A comparative DFT study of different structures of ZnTe: for optoelectronic and thermoelectric applications

Abstract

In the present study, a comprehensive comparative investigation of ZnTe in its zinc-blende, wurtzite, and tetragonal structural phases was performed employing density functional theory to analyze their electronic, optical, and thermoelectric properties for potential optoelectronic and thermoelectric applications. All three phases possess a direct band gap at the Γ point, with computed energy gap values of 2.1 eV (zinc-blende), 1.5 eV (wurtzite), and 1.3 eV (tetragonal), revealing their semiconductivity. The density of states study found that Zn and Te orbitals made significant contributions across the valence and conduction bands, with substantial variations in bonding interactions between these phases. Optical investigation revealed that the tetragonal phase has the highest static dielectric constant (7.65) and refractive index (2.70), while the zinc-blende phase has superior absorption properties and the highest peak in the optical conductivity spectrum at 6.3 eV, demonstrating increased photon absorption efficiency.
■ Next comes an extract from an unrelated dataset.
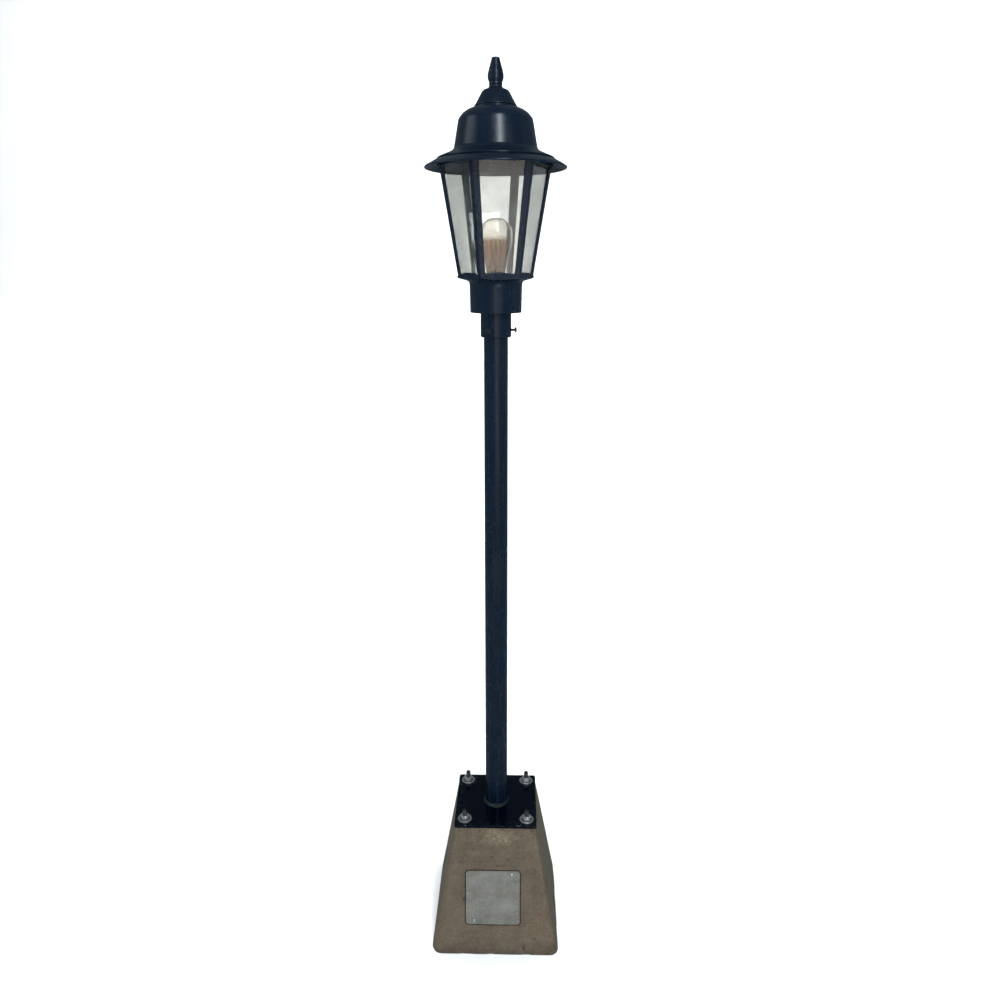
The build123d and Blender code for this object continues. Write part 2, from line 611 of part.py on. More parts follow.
# small conical cap with a rounded shoulder
with BuildPart() as roof_cap:
    with BuildSketch(head_side()):
        with BuildLine():
            c1 = Polyline((36.2, 1762.4), (39.9, 1762.4), (39.9, 1763.8), (38.9, 1764.4), (27.3, 1785.4))
            c2 = Spline((27.3, 1785.4), (25.0, 1788.7), (20.4, 1791.5), (15.8, 1793.3), (13.2, 1795.9),
                        tangents=((-0.48, 0.87), (-0.2, 1)))
            c3 = Polyline((13.2, 1795.9), (3.4, 1795.9), (3.4, 1793.4), (11.0, 1793.4), (14.2, 1791.2),
                          (18.9, 1789.4), (24.4, 1785.2), (36.2, 1763.6), (36.2, 1762.4))
        make_face()
    revolve(axis=Axis.Z)

with BuildPart() as finial_seal:
    with BuildSketch(head_plane(1795.9)):
        Circle(12.6)
        Circle(3.4, mode=Mode.SUBTRACT)
    extrude(amount=FINIAL_Z - 1795.9)

with BuildPart() as finial:
    with BuildSketch(head_side()):
        with BuildLine():
            f0 = Polyline((3.05, 1820.0), (3.05, FINIAL_Z), (12.6, FINIAL_Z), (12.6, 1798.4), (12.0, 1799.2))
            f1 = Spline((12.0, 1799.2), (12.7, 1801.4), (12.2, 1804.4), tangents=((0.4, 1), (-0.6, 1)))
            f2 = Polyline((12.2, 1804.4), (12.9, 1805.2))
            f3 = Spline((12.9, 1805.2), (14.6, 1809.6), (15.15, 1814.4), (14.2, 1821.6), (12.2, 1829.8),
                        tangents=((0.7, 1), (-0.26, 1)))
            f4 = Polyline((12.2, 1829.8), (11.4, 1830.4), (11.5, 1831.6))
            f5 = Spline((11.5, 1831.6), (10.2, 1836.2), (8.7, 1841.4), tangents=((-0.25, 1), (-0.25, 1)))
            f6 = Polyline((8.7, 1841.4), (8.3, 1842.2), (8.1, 1844.6))
            f7 = Spline((8.1, 1844.6), (6.6, 1847.0), (0, 1847.9), tangents=((-0.1, 1), (-1, 0)))
            f8 = Polyline((0, 1847.9), (0, 1821.6), (3.05, 1820.0))
        make_face()
    revolve(axis=Axis.Z)

# ================================================================== write every piece
for name, built in (
    ("concrete_block", concrete_block), ("base_plate", base_plate), ("anchor_studs", anchor_studs),
    ("anchor_washers", anchor_washers), ("anchor_nuts", anchor_nuts), ("post_tube", post_tube),
    ("junction_box", junction_box), ("terminal_block", terminal_block), ("terminal_screws", terminal_screws),
    ("lamp_lead", lamp_lead), ("cover_plate", cover_plate), ("post_socket", post_socket),
    ("lantern_base", lantern_base), ("upper_ring", upper_ring), ("holder_plate", holder_plate),
    ("holder_screws", holder_screws), ("lampholder_body", lampholder_body),
    ("lampholder_shell", lampholder_shell), ("lampholder_contact", lampholder_contact),
    ("bulb_cap", bulb_cap), ("bulb_insulator", bulb_insulator), ("bulb_contact", bulb_contact),
    ("bulb_glass", bulb_glass), ("bulb_stem", bulb_stem), ("bulb_filaments", bulb_filaments),
    ("bulb_wires", bulb_wires), ("roof_bridge", roof_bridge), ("roof_stud", roof_stud),
    ("stud_nuts", stud_nuts), ("roof_hood", roof_hood), ("roof_cap", roof_cap),
    ("finial_seal", finial_seal), ("finial", finial),
):
    save(built.part, name)
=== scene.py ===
import json
import math

import bmesh
import bpy
import numpy as np
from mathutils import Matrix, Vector

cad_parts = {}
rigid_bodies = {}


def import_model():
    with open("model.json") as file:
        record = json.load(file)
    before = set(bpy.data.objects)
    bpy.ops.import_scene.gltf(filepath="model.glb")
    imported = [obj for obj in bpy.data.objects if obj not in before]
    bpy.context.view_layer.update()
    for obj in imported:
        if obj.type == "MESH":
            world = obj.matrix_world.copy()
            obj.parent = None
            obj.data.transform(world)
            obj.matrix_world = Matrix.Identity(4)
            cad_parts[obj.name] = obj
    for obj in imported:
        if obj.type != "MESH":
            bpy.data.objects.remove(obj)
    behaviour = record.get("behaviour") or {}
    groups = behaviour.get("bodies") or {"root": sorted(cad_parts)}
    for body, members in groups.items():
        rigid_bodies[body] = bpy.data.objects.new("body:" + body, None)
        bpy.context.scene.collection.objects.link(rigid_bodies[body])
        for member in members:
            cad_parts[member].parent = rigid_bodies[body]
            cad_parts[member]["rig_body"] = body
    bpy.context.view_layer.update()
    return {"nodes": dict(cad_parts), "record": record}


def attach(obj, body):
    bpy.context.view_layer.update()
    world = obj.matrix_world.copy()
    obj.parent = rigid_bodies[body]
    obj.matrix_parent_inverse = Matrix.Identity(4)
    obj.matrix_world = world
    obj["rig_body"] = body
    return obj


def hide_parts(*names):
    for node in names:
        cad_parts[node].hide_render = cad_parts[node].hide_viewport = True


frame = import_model()
NODES = frame["nodes"]

HEAD_YAW = math.radians(8.6)
ALPHA = math.atan2(0.050, 0.280)        # slope of the block's faces
SA, CA = math.sin(ALPHA), math.cos(ALPHA)
FACE_X = Vector((1, 0, 0))
FACE_Y = Vector((0, SA, CA))
FACE_N = Vector((0, -CA, SA))
MM = 0.001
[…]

The energy loss function also shows that the tetragonal phase has greater energy dissipation potential. The Seebeck coefficient increased with temperature in all phases, with the tetragonal structure reaching the greatest value of 115 μV K⁻¹ at 500 K. At high temperatures, the wurtzite phase had the maximum electrical conductivity, which can be associated with its favorable electronic band dispersion near the Fermi level. The figure of merit (ZT), an essential indicator for thermoelectric efficiency, is highest for the tetragonal phase (ZT = 0.387 at 500 K), overcoming both the wurtzite (ZT = 0.36) and zinc-blende structures. These results show that structural configuration has an essential effect on the multifunctional properties of ZnTe. The tetragonal phase is a very attractive candidate for thermoelectric applications, while the zinc-blende structure provides superior optical performance for optoelectronic devices.